§ **DIRECTIONS FOR THIS TASK**: Repeat all of the data precisely.

§ **EXCERPTED DATA**:
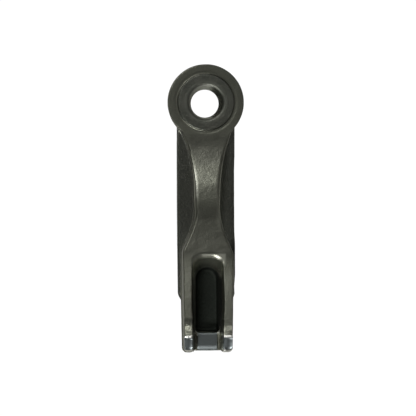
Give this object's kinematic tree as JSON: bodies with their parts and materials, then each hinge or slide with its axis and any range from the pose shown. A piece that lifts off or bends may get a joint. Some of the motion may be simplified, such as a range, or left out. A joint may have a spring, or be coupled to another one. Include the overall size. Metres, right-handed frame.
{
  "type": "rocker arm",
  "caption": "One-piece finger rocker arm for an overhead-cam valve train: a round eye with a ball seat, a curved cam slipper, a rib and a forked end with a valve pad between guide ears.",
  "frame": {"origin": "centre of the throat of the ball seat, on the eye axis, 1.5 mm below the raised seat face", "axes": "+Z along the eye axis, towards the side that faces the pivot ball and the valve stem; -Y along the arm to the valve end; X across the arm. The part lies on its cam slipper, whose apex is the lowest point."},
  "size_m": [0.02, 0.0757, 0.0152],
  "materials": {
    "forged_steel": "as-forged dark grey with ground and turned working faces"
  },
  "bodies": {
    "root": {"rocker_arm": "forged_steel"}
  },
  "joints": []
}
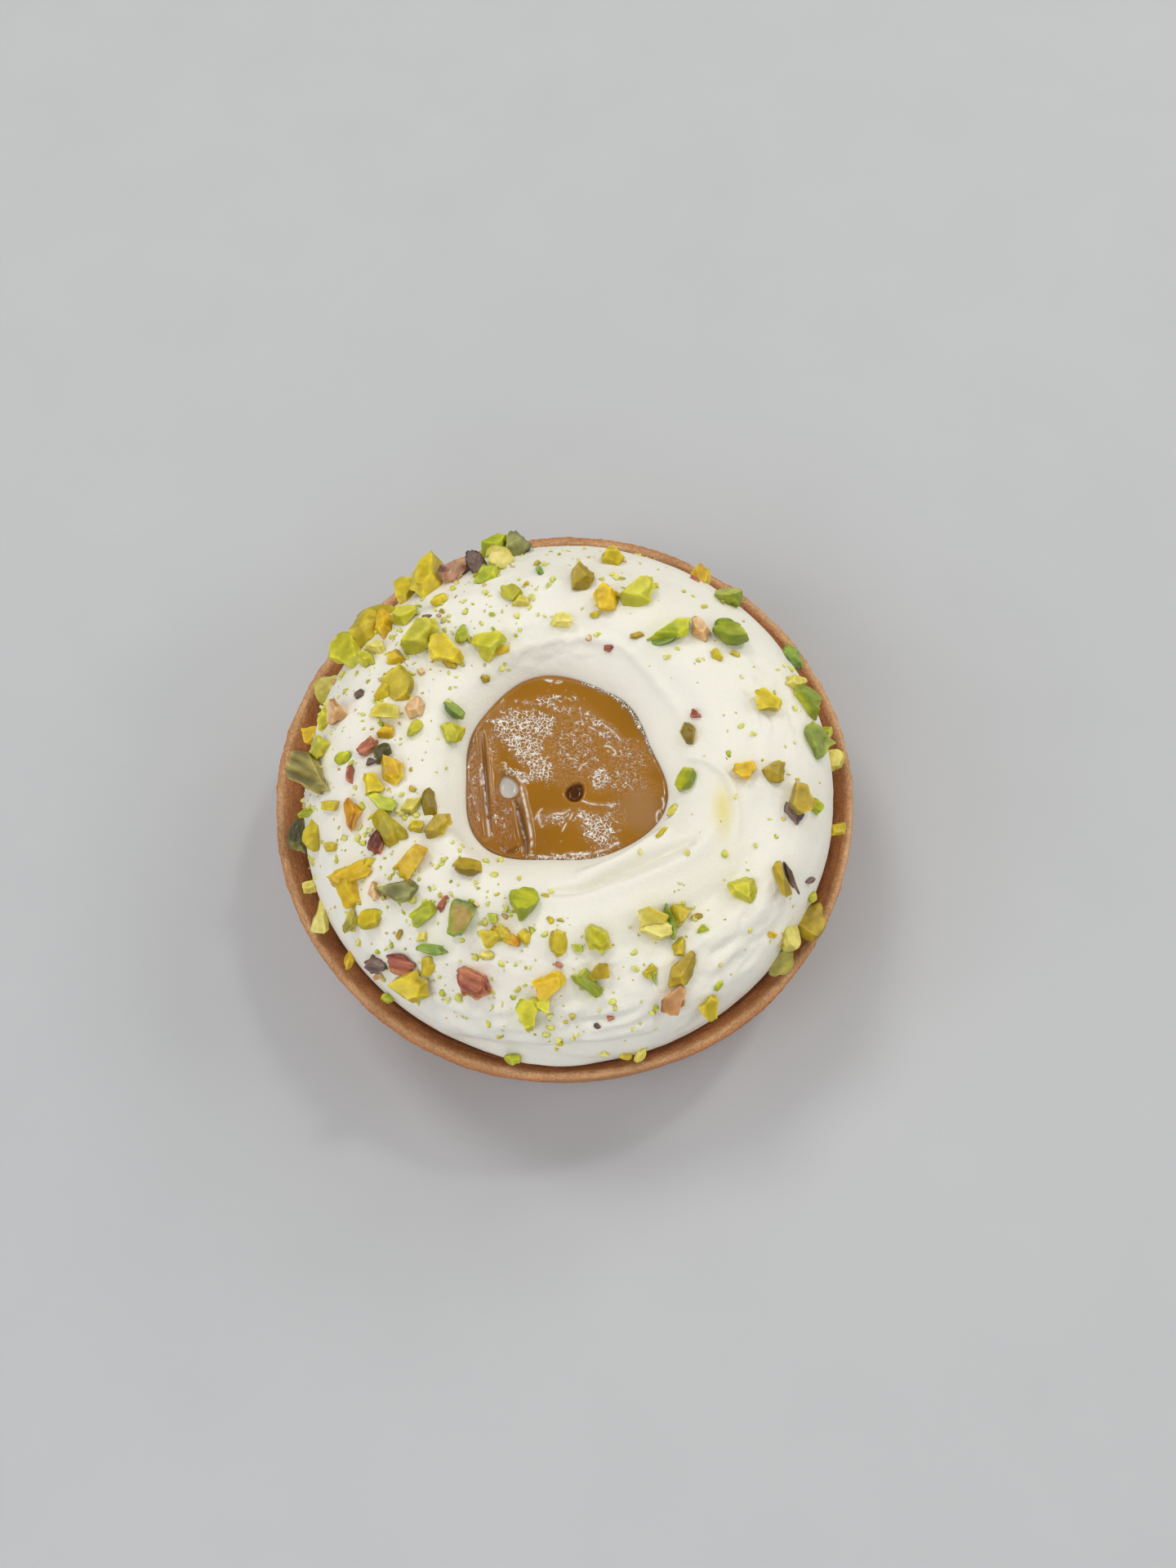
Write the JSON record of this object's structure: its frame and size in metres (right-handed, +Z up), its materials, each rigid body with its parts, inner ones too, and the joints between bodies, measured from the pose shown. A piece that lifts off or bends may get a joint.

§ **EXPECTED ANSWER**:
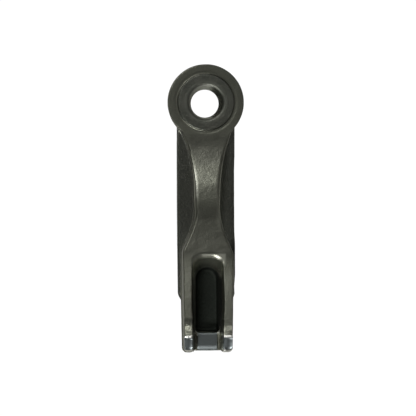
Give this object's kinematic tree as JSON: bodies with their parts and materials, then each hinge or slide with its axis and any range from the pose shown. A piece that lifts off or bends may get a joint. Some of the motion may be simplified, such as a range, or left out. A joint may have a spring, or be coupled to another one. Include the overall size. Metres, right-handed frame.
{
  "type": "rocker arm",
  "caption": "One-piece finger rocker arm for an overhead-cam valve train: a round eye with a ball seat, a curved cam slipper, a rib and a forked end with a valve pad between guide ears.",
  "frame": {"origin": "centre of the throat of the ball seat, on the eye axis, 1.5 mm below the raised seat face", "axes": "+Z along the eye axis, towards the side that faces the pivot ball and the valve stem; -Y along the arm to the valve end; X across the arm. The part lies on its cam slipper, whose apex is the lowest point."},
  "size_m": [0.02, 0.0757, 0.0152],
  "materials": {
    "forged_steel": "as-forged dark grey with ground and turned working faces"
  },
  "bodies": {
    "root": {"rocker_arm": "forged_steel"}
  },
  "joints": []
}
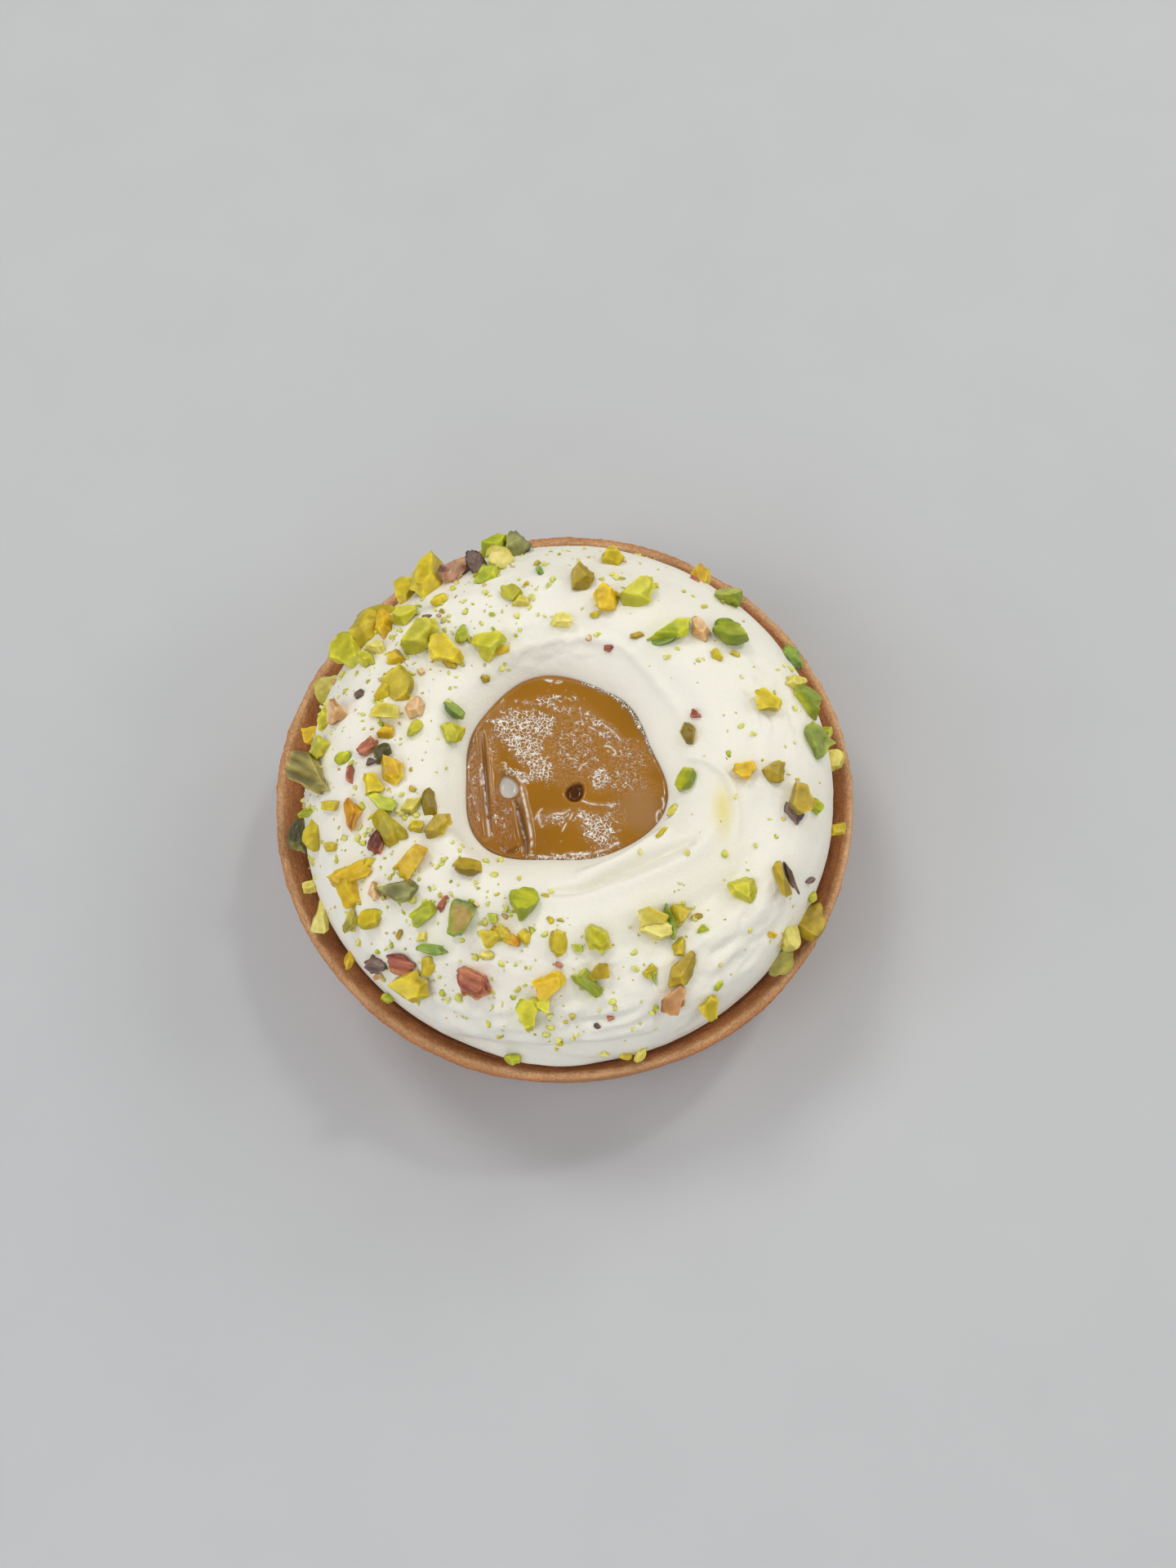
Write the JSON record of this object's structure: its frame and size in metres (right-handed, +Z up), its materials, each rigid body with its parts, inner ones too, and the joints between bodies, measured from the pose shown. A piece that lifts off or bends may get a joint.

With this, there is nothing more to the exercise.